You missed the part where people stop stealing if the price is reasonable. It’s the reason why pirating went way down when Netflix first came out. People are willing to pay, not be taken advantage of. Are you not reading these comments, people saying they will pirate if there is another hike? There is clearly a line, if they cross it then they lose customers.
You missed the part where people stop stealing if the price is reasonable.
LOL “reasonable” according to whom?
God the fucking galle you must have to say “ah that’s too expensive to pay for so I’ll just steal it! And if they bring the price back down I’ll totally pay for it out of the kindness of my little heart because I’m just such an ethical person!”
Stop lying, you’re not paying for shit.
According to the market. That’s how reasonable prices are arrived at. It’s this little thing called an economy.
I’m not saying stealing is OK, I’m just being realistic. If you charge $200 a month for Netflix people will steal it. You can get upset and rant all you want, that’s reality. People refuse to be charged more and more for the same thing, there is a breaking point.
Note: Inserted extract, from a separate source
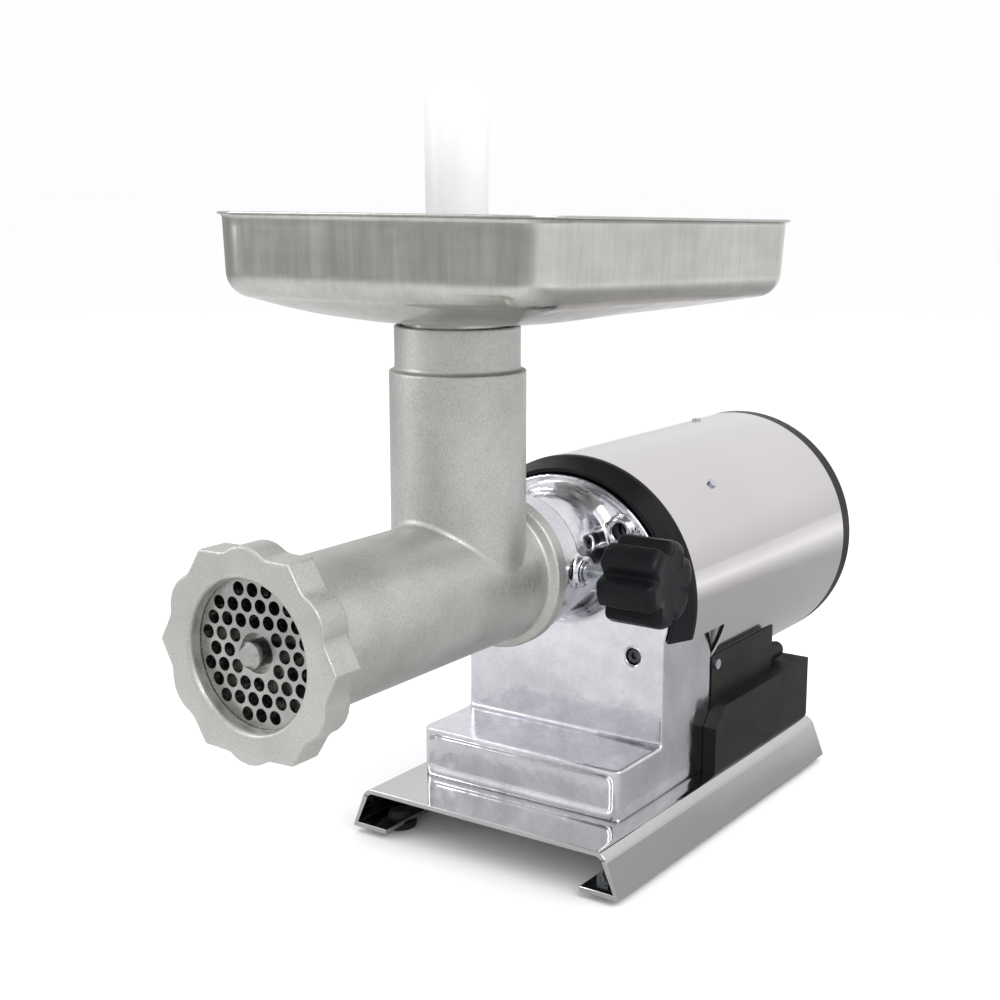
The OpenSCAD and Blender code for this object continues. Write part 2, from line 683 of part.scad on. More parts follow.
module motor_cover() in_frame() color(mirror_steel) difference() {
    yring(drum_r, drum_r - drum_sheet, drum_y, drum_back_y, 0, motor_z);
    pedestal_notch(0.2, housing_back_y + 0.2);
    for (s = drum_screws()) translate([0, s[1], motor_z]) rotate([0, -s[0], 0])
        rotate([0, 90, 0]) cylinder(r = 1.6, h = drum_r + 5);
}

module rear_cap() in_frame() color(black) difference() {
    union() {
        yturn([[0, cap_back_y - cap_wall], [drum_r - cap_wall - 3, cap_back_y - cap_wall],
            [drum_r - cap_wall, cap_back_y - cap_wall - 3], [drum_r - cap_wall, drum_back_y],
            [drum_r - drum_sheet - 2, drum_back_y], [drum_r - drum_sheet - 2, drum_back_y - 7],
            [drum_r - drum_sheet - 0.1, drum_back_y - 7], [drum_r - drum_sheet - 0.1, drum_back_y],
            [drum_r, drum_back_y], for (a = [0:15:90])
                [drum_r - 6 + 6 * cos(a), cap_back_y - 6 + 6 * sin(a)],
            [0, cap_back_y]], 0, motor_z);
        for (a = [0:90:270]) ycyl(post_r, shield_y + shield_t, cap_back_y - cap_wall + 0.1,
            post_radius * cos(a), motor_z + post_radius * sin(a));
    }
    for (a = [0:90:270]) {
        ycyl(1.7, shield_y, cap_back_y + cut, post_radius * cos(a), motor_z + post_radius * sin(a));
        ycyl(3.6, cap_back_y - 2, cap_back_y + cut, post_radius * cos(a), motor_z + post_radius * sin(a));
    }
    for (a = [0:15:345]) translate([0, cap_back_y - 2 * cap_wall, motor_z]) rotate([0, a, 0])
        xz_box(20, 50, 0, 3 * cap_wall, -2, 2);
}

module cap_screws() in_frame() color(zinc) for (a = [0:90:270]) {
    ycyl(1.5, shield_y + 3, cap_back_y - 1.9, post_radius * cos(a), motor_z + post_radius * sin(a));
    ycyl(3.4, cap_back_y - 2, cap_back_y - 0.3, post_radius * cos(a), motor_z + post_radius * sin(a));
}

// ---------- electrical box ----------

// the box drawn in by t all round: a low block with sloping front corners, and a saddle on it
module box_outline(t) {
    low_z = base_h - (t > 0 ? cut : 0);
    slope = box_slope + t * tan(22.5);
    difference() {
        union() {
            translate([box_w / 2 - t, 0, 0]) rotate([90, 0, -90]) linear_extrude(box_w - 2 * t)
                polygon([[-box_y - t, low_z], [-box_back_y + t, low_z], [-box_back_y + t, box_top_z - t],
                    [-box_y - slope, box_top_z - t], [-box_y - t, box_top_z - slope]]);
            xz_box(-saddle_w / 2 + t, saddle_w / 2 - t, housing_back_y + gap + t, saddle_back_y - t,
                low_z, motor_z - 30);
        }
        ycyl(drum_seat_r + t, box_y - cut, box_back_y + cut, 0, motor_z);
        xz_box(-pedestal_w / 2 - gap - t, pedestal_w / 2 + gap + t, box_y - cut,
            housing_back_y + gap + t, 0, motor_z);
    }
}

module electrical_box() in_frame() color(black) difference() {
    box_outline(0);
    box_outline(box_wall);
    xcyl(button_r + 0.3, -box_w / 2 - cut, -box_w / 2 + 2 * box_wall, button_y, rocker_z);
    xz_box(-box_w / 2 - cut, -box_w / 2 + 2 * box_wall, rocker_y - 14, rocker_y + 14,
        rocker_z - 11, rocker_z + 11);
    ycyl(gland_r - 1 + running, saddle_back_y - 2 * box_wall, saddle_back_y + cut, gland_x, gland_z);
}

module box_screws() in_frame() color(zinc) for (s = [-1, 1])
    xcyl(3.2, s > 0 ? saddle_w / 2 : -saddle_w / 2 - 1.5, s > 0 ? saddle_w / 2 + 1.5 : -saddle_w / 2,
        housing_back_y + 6, box_screw_z);

module rocker_bezel() in_frame() color([0.16, 0.16, 0.16]) difference() {
    union() {
        xz_box(-box_w / 2 - 2, -box_w / 2, rocker_y - 17, rocker_y + 17, rocker_z - 14, rocker_z + 14);
        xz_box(-box_w / 2 - 0.1, -box_w / 2 + 16, rocker_y - 13.8, rocker_y + 13.8, rocker_z - 10.8,
            rocker_z + 10.8);
    }
    xz_box(-box_w / 2 - 3, -box_w / 2 + 13, rocker_y - 11.5, rocker_y + 11.5, rocker_z - 8.5, rocker_z + 8.5);
    ycyl(1.5 + running, rocker_y - 13, rocker_y + 13, -box_w / 2 + 3, rocker_z);
}

module power_rocker() in_frame() color([0.1, 0.35, 0.18]) {
    yplate(rocker_y - 11, rocker_y + 11, -box_w / 2 + 3, rocker_z) difference() {
        polygon([[6, -4], [6, 4], [-5.3, 6.9], [-3.6, 0], [-7.1, -6.7]]);
        circle(0.4);
    }
    ycyl(1.5, rocker_y - 12.5, rocker_y + 12.5, -box_w / 2 + 3, rocker_z);
}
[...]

Also, it’s not stealing. This argument has been had and proved false. The large number of people who pirate content are very unlikely to have ever paid for it. It’s not stealing vs buying, it’s pirating vs never watching. The outcome of pirating or never watching is the same to the creators.
Right now I pay for Netflix, Hulu, HBO Max and Sunday pass. I’m paying for plenty. You’re just too ruled by your emotions to have an actual conversation, so you make wild assumptions and throw insults instead.
According to the market. That’s how reasonable prices are arrived at. It’s this little thing called an economy.
LOL buddy, you are bypassing the economy. You’re just stealing the content. You need to take your own advice because that is not remotely how an economy works.
Also, it’s not stealing.
My God, this is the dumbest shit and I can’t believe you morons are still peddling this.
The outcome of pirating or never watching is the same to the creators.
Except it’s not, at all. And you know it isn’t. And there wouldn’t be giant megacorporations going after pirates if it was. This is nothing but shitty mental gymnastics you use to justify being a thief.
You’re just too ruled by your emotions to have an actual conversation
There’s no conversation to be had here. You’re just off living in a fictitious reality of your own creation. Have fun with that. Bye.